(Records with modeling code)
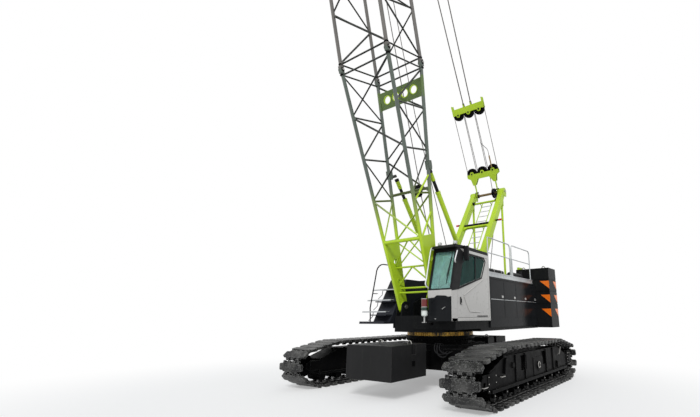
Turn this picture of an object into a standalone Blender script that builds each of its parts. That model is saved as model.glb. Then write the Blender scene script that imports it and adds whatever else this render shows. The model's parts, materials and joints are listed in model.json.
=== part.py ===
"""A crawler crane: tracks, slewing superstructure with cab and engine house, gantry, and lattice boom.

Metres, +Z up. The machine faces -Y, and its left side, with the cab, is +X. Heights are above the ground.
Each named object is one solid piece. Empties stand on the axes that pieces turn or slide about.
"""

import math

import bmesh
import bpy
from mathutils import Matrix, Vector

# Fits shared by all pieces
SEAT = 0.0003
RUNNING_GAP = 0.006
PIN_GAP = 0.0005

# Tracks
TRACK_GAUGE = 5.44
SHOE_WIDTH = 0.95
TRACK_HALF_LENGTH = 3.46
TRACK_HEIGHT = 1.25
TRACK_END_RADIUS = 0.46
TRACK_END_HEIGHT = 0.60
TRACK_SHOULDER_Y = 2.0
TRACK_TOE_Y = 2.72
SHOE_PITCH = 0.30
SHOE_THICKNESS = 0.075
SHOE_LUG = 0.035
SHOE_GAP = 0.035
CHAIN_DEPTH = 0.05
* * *
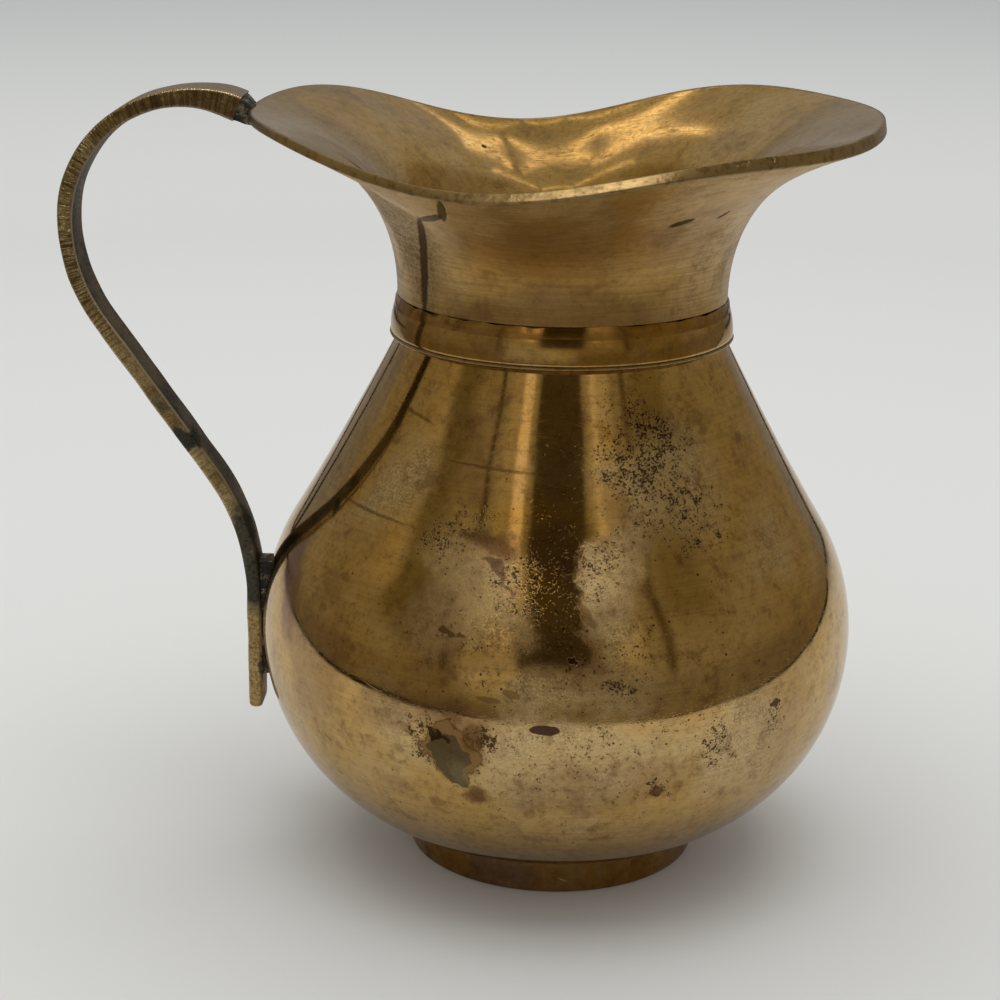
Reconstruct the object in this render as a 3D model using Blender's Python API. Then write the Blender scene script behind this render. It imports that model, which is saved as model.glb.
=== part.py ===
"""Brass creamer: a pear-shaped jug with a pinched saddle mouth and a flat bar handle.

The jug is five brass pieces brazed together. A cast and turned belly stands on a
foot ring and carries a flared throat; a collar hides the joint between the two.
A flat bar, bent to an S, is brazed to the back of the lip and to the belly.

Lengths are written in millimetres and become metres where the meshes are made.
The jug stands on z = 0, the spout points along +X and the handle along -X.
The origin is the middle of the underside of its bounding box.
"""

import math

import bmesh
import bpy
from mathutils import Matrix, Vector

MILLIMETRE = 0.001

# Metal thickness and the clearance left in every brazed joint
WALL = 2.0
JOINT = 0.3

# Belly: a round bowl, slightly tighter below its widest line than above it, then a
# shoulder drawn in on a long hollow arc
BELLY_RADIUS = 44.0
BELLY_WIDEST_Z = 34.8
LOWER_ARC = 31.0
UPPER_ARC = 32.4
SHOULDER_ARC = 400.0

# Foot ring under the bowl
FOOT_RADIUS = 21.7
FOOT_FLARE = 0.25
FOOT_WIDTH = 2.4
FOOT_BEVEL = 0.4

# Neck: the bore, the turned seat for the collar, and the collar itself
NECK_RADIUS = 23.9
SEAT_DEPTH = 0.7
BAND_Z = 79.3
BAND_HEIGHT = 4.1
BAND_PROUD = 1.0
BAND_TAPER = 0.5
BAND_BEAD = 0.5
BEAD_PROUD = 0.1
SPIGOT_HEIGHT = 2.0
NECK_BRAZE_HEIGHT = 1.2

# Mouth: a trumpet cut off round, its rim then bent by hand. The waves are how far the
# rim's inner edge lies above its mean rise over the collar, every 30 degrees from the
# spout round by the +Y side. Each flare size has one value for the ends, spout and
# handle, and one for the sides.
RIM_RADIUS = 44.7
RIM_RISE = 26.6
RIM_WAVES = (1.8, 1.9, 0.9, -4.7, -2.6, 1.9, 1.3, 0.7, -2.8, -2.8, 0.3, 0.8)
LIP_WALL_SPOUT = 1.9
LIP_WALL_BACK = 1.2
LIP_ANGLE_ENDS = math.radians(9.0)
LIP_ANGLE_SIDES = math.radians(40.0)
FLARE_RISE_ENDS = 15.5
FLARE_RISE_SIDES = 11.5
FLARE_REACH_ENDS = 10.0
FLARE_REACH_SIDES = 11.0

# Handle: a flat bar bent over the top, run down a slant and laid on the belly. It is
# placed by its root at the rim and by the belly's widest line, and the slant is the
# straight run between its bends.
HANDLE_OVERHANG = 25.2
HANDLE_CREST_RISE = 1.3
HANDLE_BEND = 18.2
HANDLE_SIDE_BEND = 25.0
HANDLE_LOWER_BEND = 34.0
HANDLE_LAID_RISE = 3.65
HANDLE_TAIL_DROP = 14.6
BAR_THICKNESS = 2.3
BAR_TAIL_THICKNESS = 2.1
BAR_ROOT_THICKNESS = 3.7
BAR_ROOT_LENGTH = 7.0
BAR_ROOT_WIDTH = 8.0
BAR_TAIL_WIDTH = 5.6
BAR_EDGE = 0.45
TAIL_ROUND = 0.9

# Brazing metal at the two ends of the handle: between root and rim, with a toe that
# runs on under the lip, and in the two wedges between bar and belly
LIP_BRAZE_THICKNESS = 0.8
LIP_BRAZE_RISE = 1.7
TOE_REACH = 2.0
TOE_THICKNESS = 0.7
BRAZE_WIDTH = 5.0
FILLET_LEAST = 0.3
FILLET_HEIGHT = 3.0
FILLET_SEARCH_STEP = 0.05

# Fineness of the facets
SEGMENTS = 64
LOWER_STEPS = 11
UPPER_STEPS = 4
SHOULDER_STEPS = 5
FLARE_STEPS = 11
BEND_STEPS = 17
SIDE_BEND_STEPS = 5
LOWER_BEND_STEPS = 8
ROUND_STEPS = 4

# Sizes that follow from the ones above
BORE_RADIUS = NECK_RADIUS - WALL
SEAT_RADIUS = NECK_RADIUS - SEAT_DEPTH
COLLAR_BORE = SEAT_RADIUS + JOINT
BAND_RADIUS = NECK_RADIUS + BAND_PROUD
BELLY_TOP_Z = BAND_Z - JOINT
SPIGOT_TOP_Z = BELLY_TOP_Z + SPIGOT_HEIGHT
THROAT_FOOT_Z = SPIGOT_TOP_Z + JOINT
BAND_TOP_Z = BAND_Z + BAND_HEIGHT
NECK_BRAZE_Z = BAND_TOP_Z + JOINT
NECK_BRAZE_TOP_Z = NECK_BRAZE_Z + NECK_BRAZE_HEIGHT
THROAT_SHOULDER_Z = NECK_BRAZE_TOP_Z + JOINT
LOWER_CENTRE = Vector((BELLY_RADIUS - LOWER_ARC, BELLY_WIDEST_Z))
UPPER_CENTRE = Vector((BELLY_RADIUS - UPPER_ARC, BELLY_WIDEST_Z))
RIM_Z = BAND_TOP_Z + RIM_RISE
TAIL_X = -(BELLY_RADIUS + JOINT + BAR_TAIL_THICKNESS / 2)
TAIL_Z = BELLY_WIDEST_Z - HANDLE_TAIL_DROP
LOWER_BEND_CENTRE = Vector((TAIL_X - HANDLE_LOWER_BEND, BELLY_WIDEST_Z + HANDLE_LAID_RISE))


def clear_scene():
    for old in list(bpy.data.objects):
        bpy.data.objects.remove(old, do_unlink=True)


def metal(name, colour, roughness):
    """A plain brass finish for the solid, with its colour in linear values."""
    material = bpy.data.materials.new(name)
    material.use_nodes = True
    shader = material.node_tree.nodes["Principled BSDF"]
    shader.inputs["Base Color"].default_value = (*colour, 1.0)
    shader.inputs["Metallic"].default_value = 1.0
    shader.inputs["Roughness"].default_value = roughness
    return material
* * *
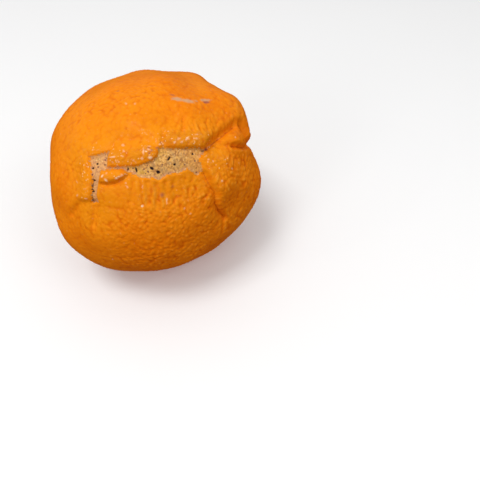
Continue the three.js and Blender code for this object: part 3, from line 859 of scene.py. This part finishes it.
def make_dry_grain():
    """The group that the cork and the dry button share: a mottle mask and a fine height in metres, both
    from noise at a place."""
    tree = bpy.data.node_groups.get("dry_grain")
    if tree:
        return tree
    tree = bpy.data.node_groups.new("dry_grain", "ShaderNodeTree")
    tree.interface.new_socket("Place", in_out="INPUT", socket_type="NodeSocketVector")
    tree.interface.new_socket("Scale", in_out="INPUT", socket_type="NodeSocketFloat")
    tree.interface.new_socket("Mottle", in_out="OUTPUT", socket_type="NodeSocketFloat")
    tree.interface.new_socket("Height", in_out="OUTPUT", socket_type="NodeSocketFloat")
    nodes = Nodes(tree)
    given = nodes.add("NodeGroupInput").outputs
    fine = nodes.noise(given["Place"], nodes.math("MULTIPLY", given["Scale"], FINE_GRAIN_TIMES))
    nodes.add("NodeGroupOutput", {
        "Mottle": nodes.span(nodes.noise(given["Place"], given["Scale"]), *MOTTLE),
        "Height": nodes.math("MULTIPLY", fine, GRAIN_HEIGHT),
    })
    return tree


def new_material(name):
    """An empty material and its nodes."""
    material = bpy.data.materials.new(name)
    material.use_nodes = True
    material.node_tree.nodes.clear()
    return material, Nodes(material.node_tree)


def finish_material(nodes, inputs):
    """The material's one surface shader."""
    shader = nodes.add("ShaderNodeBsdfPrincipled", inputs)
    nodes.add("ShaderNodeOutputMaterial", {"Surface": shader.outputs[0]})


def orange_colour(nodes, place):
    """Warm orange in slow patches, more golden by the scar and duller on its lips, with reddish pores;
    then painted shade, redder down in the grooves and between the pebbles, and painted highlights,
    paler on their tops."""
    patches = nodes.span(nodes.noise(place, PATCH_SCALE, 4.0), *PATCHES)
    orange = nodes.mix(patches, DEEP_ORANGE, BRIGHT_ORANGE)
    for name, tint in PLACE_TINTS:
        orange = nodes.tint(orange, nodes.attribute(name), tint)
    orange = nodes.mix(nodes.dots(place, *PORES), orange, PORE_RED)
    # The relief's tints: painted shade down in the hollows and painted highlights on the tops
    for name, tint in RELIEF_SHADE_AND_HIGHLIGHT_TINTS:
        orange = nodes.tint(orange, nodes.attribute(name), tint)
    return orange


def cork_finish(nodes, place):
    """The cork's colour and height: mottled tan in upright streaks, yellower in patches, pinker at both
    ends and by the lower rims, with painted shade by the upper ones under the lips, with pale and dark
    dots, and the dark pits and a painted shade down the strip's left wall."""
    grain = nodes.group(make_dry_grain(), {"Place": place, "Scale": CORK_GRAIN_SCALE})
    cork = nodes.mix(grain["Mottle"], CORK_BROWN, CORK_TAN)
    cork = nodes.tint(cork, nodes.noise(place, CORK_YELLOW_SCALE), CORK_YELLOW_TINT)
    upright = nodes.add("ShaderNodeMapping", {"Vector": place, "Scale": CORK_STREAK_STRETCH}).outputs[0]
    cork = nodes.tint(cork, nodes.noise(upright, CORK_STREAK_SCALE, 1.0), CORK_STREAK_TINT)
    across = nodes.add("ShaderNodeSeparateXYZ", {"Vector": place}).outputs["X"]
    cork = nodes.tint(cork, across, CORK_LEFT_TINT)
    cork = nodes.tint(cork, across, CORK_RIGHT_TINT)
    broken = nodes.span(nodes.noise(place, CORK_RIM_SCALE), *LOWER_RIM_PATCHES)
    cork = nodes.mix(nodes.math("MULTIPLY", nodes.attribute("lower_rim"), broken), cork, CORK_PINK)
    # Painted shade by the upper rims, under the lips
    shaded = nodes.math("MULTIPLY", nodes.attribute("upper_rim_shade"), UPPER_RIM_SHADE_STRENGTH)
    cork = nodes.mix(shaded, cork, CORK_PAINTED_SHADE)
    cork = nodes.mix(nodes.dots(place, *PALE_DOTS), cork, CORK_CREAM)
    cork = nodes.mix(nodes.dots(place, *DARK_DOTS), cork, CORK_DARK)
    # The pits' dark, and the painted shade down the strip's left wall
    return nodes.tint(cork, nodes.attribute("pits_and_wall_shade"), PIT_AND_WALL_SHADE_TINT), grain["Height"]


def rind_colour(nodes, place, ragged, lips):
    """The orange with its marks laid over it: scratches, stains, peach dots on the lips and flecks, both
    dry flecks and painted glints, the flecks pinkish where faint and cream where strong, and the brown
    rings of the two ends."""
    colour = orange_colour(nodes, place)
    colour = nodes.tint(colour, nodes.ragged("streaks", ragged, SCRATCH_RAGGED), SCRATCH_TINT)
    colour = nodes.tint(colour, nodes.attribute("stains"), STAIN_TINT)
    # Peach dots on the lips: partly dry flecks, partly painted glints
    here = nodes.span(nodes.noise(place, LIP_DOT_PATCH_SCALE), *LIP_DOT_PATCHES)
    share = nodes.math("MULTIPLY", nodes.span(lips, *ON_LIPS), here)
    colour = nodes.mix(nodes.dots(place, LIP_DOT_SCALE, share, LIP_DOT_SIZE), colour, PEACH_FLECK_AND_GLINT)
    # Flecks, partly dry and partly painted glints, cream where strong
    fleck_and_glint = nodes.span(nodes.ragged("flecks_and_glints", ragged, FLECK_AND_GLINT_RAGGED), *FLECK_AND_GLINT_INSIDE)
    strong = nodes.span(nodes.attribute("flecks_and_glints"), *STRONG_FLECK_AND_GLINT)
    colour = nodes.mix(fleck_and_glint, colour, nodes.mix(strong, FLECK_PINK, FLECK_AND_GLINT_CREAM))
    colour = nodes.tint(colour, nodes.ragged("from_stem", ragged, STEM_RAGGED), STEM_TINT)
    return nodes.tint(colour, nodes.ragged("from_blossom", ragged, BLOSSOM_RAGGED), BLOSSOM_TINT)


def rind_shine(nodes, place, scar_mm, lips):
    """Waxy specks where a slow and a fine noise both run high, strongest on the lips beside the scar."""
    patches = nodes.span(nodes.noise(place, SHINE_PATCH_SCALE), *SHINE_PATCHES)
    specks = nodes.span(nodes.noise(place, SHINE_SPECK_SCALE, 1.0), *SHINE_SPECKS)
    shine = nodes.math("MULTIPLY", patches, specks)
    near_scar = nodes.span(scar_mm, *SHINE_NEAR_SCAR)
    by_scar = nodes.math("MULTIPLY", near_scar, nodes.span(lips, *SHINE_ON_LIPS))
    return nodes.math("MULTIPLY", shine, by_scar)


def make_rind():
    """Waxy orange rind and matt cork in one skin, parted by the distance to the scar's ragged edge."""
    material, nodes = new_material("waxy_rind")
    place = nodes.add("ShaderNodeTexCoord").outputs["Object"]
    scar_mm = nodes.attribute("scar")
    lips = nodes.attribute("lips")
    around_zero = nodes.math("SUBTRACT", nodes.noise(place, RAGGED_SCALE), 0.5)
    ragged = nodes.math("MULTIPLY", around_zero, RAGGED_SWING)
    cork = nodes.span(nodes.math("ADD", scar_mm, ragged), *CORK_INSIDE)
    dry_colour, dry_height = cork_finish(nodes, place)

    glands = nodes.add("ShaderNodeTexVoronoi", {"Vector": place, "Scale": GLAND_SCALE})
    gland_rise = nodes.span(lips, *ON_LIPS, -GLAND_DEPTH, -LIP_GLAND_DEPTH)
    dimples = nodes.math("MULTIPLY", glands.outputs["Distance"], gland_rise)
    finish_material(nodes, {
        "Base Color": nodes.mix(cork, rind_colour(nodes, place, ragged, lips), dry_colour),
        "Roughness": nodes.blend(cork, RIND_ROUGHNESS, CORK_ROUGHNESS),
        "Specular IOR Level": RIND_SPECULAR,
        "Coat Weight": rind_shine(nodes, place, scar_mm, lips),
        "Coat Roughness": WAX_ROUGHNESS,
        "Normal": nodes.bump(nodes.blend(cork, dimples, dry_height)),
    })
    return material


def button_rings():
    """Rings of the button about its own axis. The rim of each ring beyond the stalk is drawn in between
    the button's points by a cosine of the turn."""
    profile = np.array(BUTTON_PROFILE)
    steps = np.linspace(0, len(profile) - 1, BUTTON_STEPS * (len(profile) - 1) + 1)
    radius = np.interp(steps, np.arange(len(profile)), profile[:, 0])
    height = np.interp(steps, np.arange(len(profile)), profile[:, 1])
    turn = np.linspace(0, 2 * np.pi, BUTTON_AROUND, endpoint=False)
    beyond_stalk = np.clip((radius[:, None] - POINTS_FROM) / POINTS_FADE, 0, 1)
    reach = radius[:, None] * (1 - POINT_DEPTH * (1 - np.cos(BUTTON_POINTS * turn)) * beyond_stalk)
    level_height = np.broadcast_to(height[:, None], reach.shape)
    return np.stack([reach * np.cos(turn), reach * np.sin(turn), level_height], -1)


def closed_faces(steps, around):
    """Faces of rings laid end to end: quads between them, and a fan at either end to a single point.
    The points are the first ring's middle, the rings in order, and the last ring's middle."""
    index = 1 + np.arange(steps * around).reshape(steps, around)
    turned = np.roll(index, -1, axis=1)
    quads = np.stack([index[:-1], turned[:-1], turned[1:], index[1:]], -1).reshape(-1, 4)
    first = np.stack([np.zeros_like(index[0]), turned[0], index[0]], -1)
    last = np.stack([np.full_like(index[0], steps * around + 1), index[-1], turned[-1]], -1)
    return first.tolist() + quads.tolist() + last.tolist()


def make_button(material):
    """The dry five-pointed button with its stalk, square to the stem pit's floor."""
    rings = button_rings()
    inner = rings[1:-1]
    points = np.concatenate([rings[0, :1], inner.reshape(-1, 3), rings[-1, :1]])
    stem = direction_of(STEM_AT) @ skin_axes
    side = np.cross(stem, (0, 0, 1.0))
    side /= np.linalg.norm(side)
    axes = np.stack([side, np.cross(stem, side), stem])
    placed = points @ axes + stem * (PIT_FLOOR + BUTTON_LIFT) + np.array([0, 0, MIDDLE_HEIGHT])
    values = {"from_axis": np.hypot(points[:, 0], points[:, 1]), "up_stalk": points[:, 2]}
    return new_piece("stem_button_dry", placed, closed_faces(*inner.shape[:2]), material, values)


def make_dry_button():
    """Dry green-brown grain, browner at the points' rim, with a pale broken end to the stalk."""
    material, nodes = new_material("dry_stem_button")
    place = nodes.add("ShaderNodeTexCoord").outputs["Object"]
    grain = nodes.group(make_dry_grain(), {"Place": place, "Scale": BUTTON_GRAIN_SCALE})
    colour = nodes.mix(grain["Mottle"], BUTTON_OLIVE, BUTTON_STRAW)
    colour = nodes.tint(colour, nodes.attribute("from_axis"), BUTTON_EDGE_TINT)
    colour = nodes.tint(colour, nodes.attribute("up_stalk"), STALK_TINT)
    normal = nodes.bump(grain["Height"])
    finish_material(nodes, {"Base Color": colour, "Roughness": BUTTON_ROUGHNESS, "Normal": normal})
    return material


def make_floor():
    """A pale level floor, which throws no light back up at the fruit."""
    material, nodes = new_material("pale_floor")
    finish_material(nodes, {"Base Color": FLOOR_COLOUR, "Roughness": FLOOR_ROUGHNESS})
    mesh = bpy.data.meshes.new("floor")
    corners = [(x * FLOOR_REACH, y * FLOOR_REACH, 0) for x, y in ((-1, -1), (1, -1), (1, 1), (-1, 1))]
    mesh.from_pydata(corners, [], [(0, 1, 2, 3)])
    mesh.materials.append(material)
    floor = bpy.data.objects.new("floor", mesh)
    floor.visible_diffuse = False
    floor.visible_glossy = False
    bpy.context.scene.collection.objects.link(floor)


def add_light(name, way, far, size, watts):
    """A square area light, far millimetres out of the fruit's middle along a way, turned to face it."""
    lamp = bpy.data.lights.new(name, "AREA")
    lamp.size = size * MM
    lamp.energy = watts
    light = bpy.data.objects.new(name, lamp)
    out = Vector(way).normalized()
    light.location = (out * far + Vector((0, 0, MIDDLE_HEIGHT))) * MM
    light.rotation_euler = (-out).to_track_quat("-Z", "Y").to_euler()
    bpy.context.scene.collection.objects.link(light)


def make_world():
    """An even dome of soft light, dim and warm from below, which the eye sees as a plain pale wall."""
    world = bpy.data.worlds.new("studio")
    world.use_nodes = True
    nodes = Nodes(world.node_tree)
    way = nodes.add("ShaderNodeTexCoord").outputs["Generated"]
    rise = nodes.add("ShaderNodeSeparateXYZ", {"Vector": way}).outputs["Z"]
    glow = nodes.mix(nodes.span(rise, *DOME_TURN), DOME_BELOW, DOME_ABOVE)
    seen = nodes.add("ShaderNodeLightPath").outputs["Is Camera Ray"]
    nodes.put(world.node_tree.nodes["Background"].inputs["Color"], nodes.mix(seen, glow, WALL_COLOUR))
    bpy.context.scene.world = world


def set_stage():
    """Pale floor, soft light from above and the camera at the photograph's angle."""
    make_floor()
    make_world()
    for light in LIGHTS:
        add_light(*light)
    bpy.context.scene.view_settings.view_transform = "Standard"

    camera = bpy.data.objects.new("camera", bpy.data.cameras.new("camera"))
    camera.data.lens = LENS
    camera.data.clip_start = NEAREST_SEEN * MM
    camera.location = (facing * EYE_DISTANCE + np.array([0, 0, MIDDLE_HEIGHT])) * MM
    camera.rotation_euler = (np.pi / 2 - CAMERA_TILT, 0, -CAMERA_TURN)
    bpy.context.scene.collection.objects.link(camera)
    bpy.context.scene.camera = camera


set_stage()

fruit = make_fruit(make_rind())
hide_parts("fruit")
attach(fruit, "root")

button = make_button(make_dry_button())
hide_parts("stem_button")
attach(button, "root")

◆ **Exercise directions**:
Above are the records. Copy the lines beginning at the one that has "Turn this picture" and ending with the one that has "CHAIN_DEPTH = 0.05", unchanged.

◆ **Problem solution**:
Turn this picture of an object into a standalone Blender script that builds each of its parts. That model is saved as model.glb. Then write the Blender scene script that imports it and adds whatever else this render shows. The model's parts, materials and joints are listed in model.json.
=== part.py ===
"""A crawler crane: tracks, slewing superstructure with cab and engine house, gantry, and lattice boom.

Metres, +Z up. The machine faces -Y, and its left side, with the cab, is +X. Heights are above the ground.
Each named object is one solid piece. Empties stand on the axes that pieces turn or slide about.
"""

import math

import bmesh
import bpy
from mathutils import Matrix, Vector

# Fits shared by all pieces
SEAT = 0.0003
RUNNING_GAP = 0.006
PIN_GAP = 0.0005

# Tracks
TRACK_GAUGE = 5.44
SHOE_WIDTH = 0.95
TRACK_HALF_LENGTH = 3.46
TRACK_HEIGHT = 1.25
TRACK_END_RADIUS = 0.46
TRACK_END_HEIGHT = 0.60
TRACK_SHOULDER_Y = 2.0
TRACK_TOE_Y = 2.72
SHOE_PITCH = 0.30
SHOE_THICKNESS = 0.075
SHOE_LUG = 0.035
SHOE_GAP = 0.035
CHAIN_DEPTH = 0.05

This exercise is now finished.